Disused railway station in Dorset, England

Abbotsbury was the terminus of the Abbotsbury branch railway in the west of the English county of Dorset. Serving the village of Abbotsbury, it was sited amid fields to the east of the village on the Weymouth to Abbotsbury road, because the railway could not buy the land needed to build the station nearer to the village centre. Plans for westward expansion came to nothing and led to the railway petering out in a shallow cutting to the west of the station.

==History==
The Great Western Railway first opened a line to Weymouth on 20 January 1857 which allowed trains from Paddington and Waterloo to service the town.
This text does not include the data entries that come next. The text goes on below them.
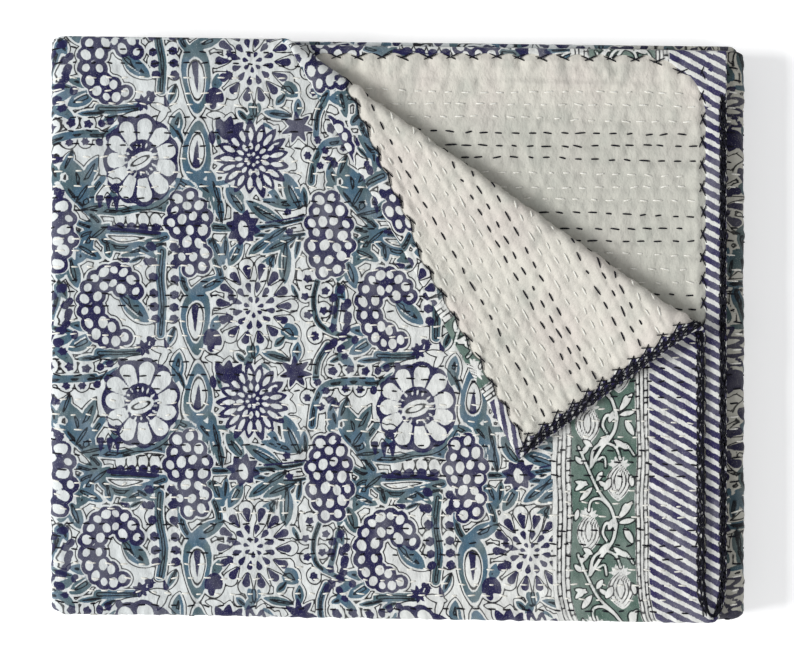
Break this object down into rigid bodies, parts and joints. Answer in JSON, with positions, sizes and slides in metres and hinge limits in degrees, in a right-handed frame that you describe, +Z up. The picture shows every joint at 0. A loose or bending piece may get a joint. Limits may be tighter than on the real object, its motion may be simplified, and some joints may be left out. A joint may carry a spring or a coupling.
{
  "type": "quilted bed runner",
  "caption": "Hand-quilted cotton bed runner, printed with flowers and a striped end border, folded into a flat pack with one corner turned back.",
  "frame": {"origin": "centre of the bounding box in plan, at the height of the surface that the pack lies on", "axes": "+X along the runner's length, towards its folded end under the turned corner, +Y to its open long edges, +Z up"},
  "size_m": [0.4532, 0.382, 0.0591],
  "materials": {
    "printed_cotton": "matt block-printed cotton",
    "plain_cotton": "matt plain cotton"
  },
  "bodies": {
    "root": {"printed_face": "printed_cotton", "plain_backing": "plain_cotton"}
  },
  "joints": []
}
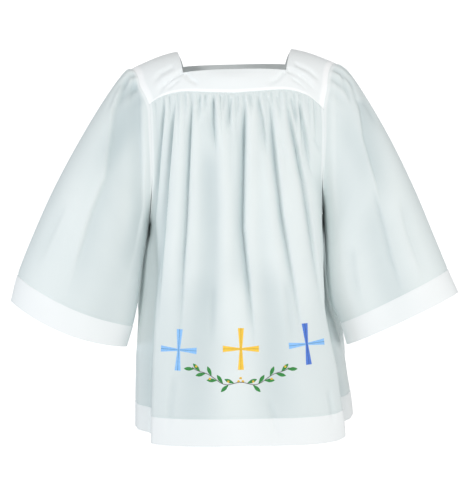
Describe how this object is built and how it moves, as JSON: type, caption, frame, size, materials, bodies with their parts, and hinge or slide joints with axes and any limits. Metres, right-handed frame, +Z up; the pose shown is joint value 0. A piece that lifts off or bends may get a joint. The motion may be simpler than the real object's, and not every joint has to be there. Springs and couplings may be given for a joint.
{
  "type": "surplice",
  "caption": "White liturgical surplice with a square-necked yoke, gathered front and back, wide bell sleeves and deep hem and cuff bands.",
  "frame": {"origin": "between the two neck points, at the height of the shoulder seams, where the wearer's shoulders carry the garment", "axes": "+Z up, -Y towards the front of the garment, +X towards the wearer's left"},
  "size_m": [0.9601, 0.2718, 0.8451],
  "materials": {
    "cloth": "plain white poly-cotton broadcloth, matt, one layer, a little see-through",
    "band_cloth": "the same white broadcloth where it lies double, in the yoke, the hem and the cuffs, so it looks whiter",
    "thread_light_blue": "rayon embroidery thread in satin stitch, light blue, soft sheen",
    "thread_gold": "rayon embroidery thread in satin stitch, gold, soft sheen",
    "thread_blue": "rayon embroidery thread in satin stitch, blue, soft sheen",
    "thread_green": "rayon embroidery thread in satin stitch, leaf green, soft sheen",
    "thread_brown": "rayon embroidery thread, dark brown stem stitch",
    "sewing_thread": "white polyester sewing thread"
  },
  "bodies": {
    "root": {"yoke_front": "band_cloth", "yoke_back": "band_cloth", "body_front": "cloth", "body_back": "cloth", "sleeve_right": "cloth", "sleeve_left": "cloth", "hem_band_front": "band_cloth", "hem_band_back": "band_cloth", "cuff_band_right": "band_cloth", "cuff_band_left": "band_cloth"}
  },
  "joints": []
}
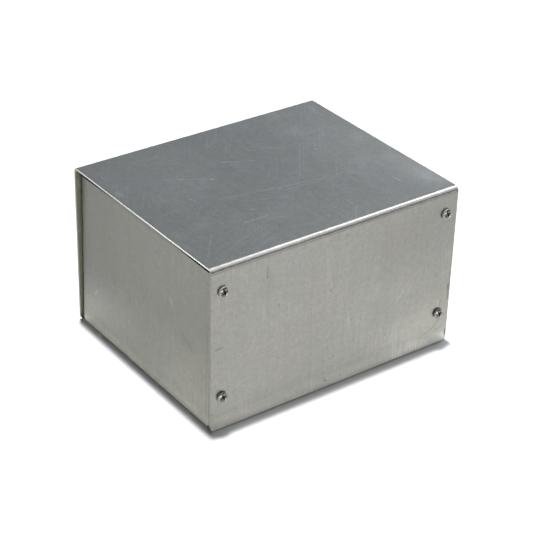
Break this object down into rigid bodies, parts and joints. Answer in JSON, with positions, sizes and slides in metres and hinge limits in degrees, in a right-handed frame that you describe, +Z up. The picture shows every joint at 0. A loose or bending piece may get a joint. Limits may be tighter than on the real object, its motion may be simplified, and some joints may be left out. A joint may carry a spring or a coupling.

In 1872 a six mile branch of the Weymouth line at Upwey to Abbotsbury was proposed but it took until 1877 to get the Bill through parliament. Opened by the Abbotsbury Railway Company in 1885, the station was operated from the start by the Great Western Railway. The line then passed on to the Western Region of British Railways on nationalisation in 1948.

| Preceding station | Disused railways |  |  | Following station |
|---|---|---|---|---|
| Portesham Line and station closed |  | Great Western Railway Abbotsbury branch railway |  | Terminus |

==Buildings==

A typical William Clarke stone building served the single platform. The station also had a signal box and engine shed, and although neither of these operated for long, the ruins of the engine shed remained until closure. The goods shed however functioned for the life of the branch.

The station closed with the branch in 1952.

==The site today==

The station building has now been replaced with a private dwelling although the platform remains underneath the length of the building. The goods shed remains largely intact. Further west are the remains of the engine shed - the west end and south side very overgrown but mostly complete, but the north wall and roof are gone.

==Film==

The station makes short appearances in the Powell and Pressburger film The Small Back Room.